Gehoord in Laren op 20 januari 2014:
Bezoek aan Wali van Lohuizen gebracht. Van Lohuizen is emeritus-hoogleraar Urbanistiek aan de TU Eindhoven. Tegenwoordig woont hij in kunstenaarsdorp Laren, het Gooi. Zijn vader was Theo van Lohuizen, stedenbouwkundig onderzoeker bij de afdeling Stadsontwikkeling van de gemeente Amsterdam en vanaf 1948 hoogleraar Stedenbouwkundig onderzoek aan de Technische Hogeschool Delft. Net als zijn vader was de zoon zijn carrière ooit begonnen bij het verkeersvraagstuk, in zijn geval bij de Nederlandse Spoorwegen. Hun benadering van het vakgebied vertoont ook grote gelijkenis: inventief, statistisch, kwantitatief, ruimtelijk. Maar dat niet alleen. We hadden het over verkeer, mobiliteit, de steden, het land. Uiteraard kwamen we ook te spreken over de vader en diens belangrijke werk in Amsterdam: de totstandkoming van het legendarische Algemeen Uitbreidingsplan van 1934.
Van Lohuizen vertelde me dat zijn vader hem ooit had ingefluisterd dat niet Cornelis van Eesteren het AUP heeft geconcipieerd, maar hijzelf. Toen Van Eesteren in Amsterdam kwam werken, nam Van Lohuizen hem mee op de fiets en toonde hem tijdens een reeks van dagtochten het omringende landschap.
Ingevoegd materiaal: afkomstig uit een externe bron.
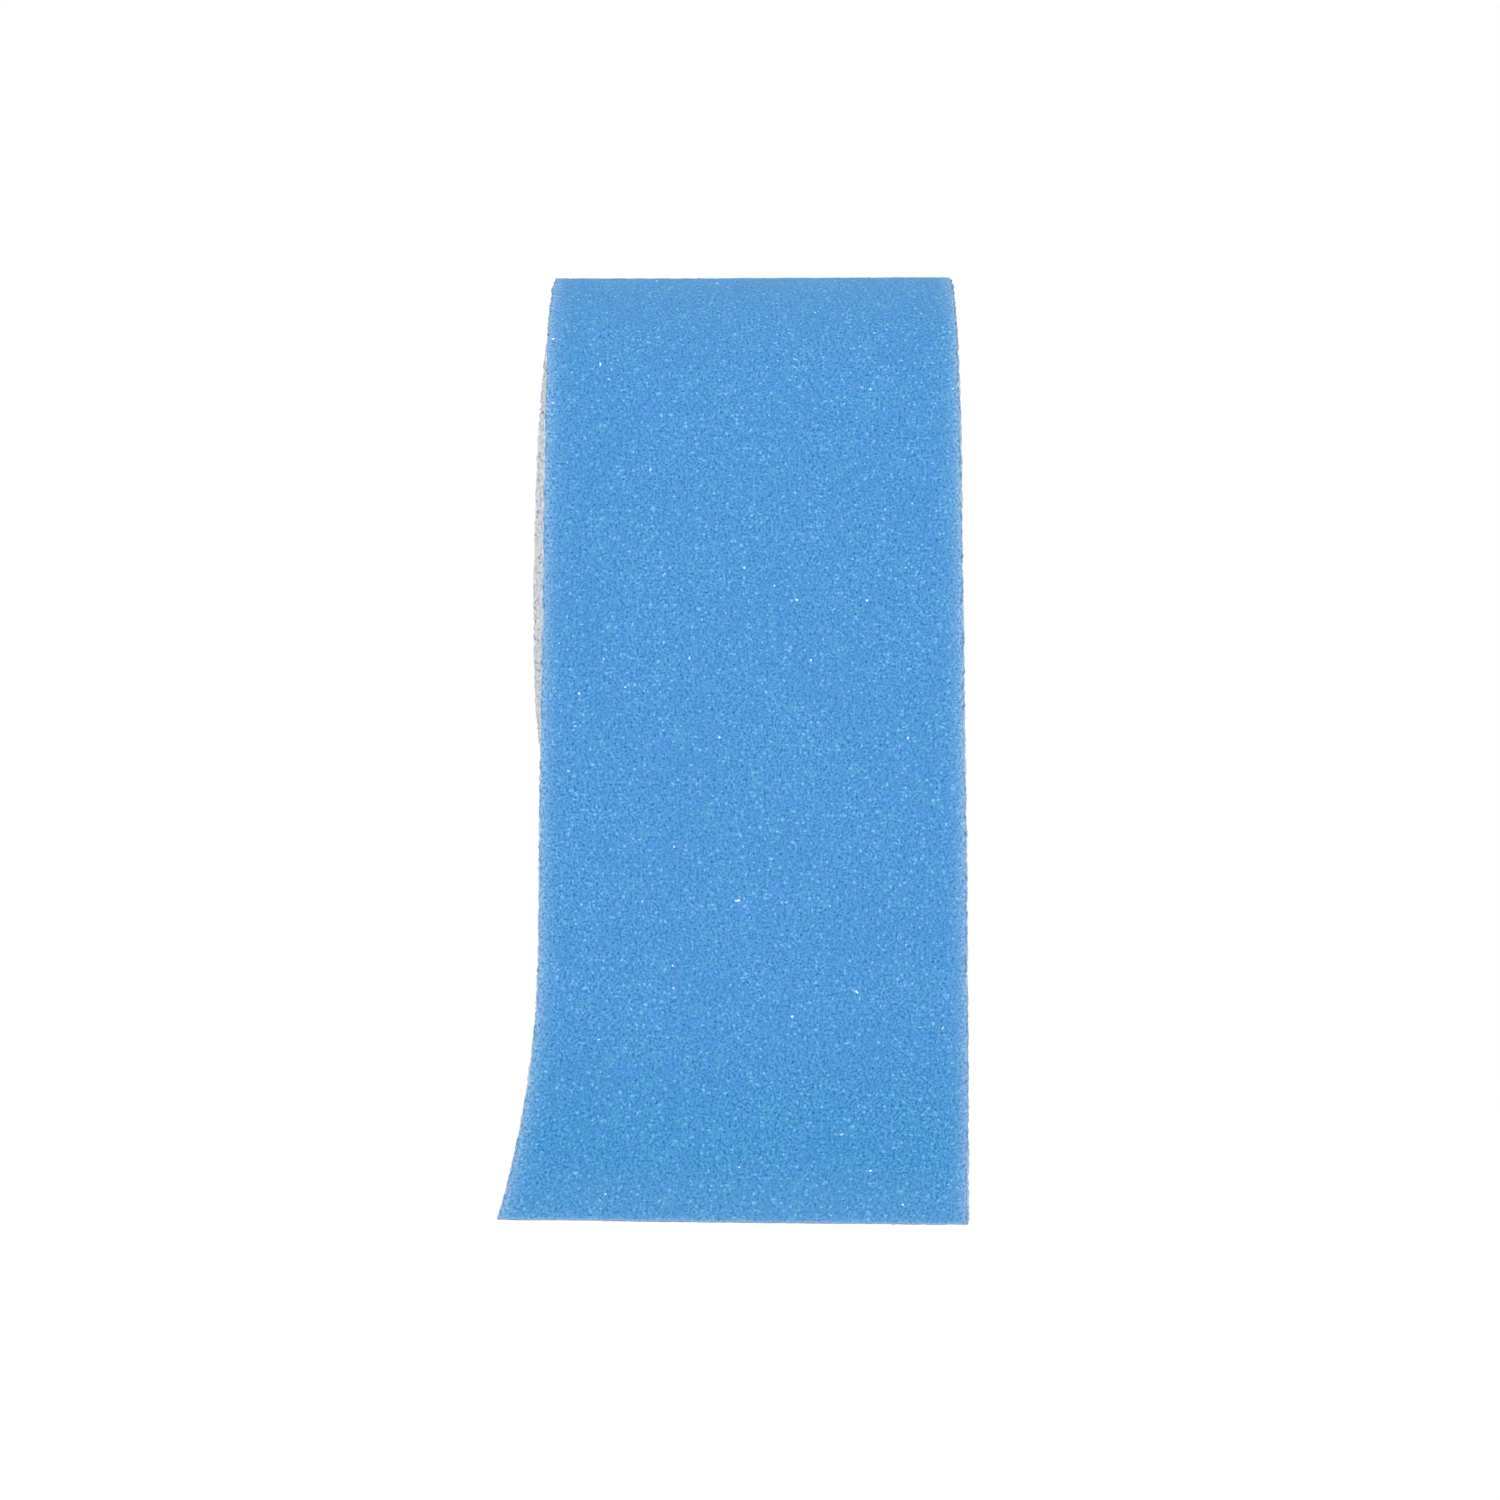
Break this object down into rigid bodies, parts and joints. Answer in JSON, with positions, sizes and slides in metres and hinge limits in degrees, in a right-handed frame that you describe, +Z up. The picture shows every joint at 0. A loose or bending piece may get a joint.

In het AUP is de nieuwe uitgelegde stad als het ware uitgesneden uit het polderlandschap op een wijze die inderdaad ieder detail en natuurlijk element respecteert. Die ‘’lobbenstad’ is misschien wel de grootste verdienste van het plan, in het proefschrift van Vincent van Rossem als zodanig beschreven. "Je kent toch het verschil tussen vormgeven en ontwerpen?", liet de zoon erop volgen. "In ontwerpen zit visie, in vormgeven niet." Ik begreep het en ik herinnerde me de systematische wijze waarop Van Lohuizen ook het landschap rond Rotterdam had geïnventariseerd (1927). En ik begreep ook dat Van Eesteren, afkomstig uit Alblasserdam, destijds nieuw was in Amsterdam en zo’n rondleiding door Van Lohuizen in het hem vreemde landschap moet hebben gewaardeerd. Biograaf Arnold Van der Valk citeert uit een interview met Van Eesteren: “Hij (Van Lohuizen) was een persoon met ideeen. Dus, hij bracht mij met Amsterdam in aanraking. Het wezen der dingen, dat was het hem.” Hoe zal ik het zeggen? Van Eesteren gaf op elementaire wijze vorm aan het programma dat Van Lohuizen als onderzoeker hem ontvouwde.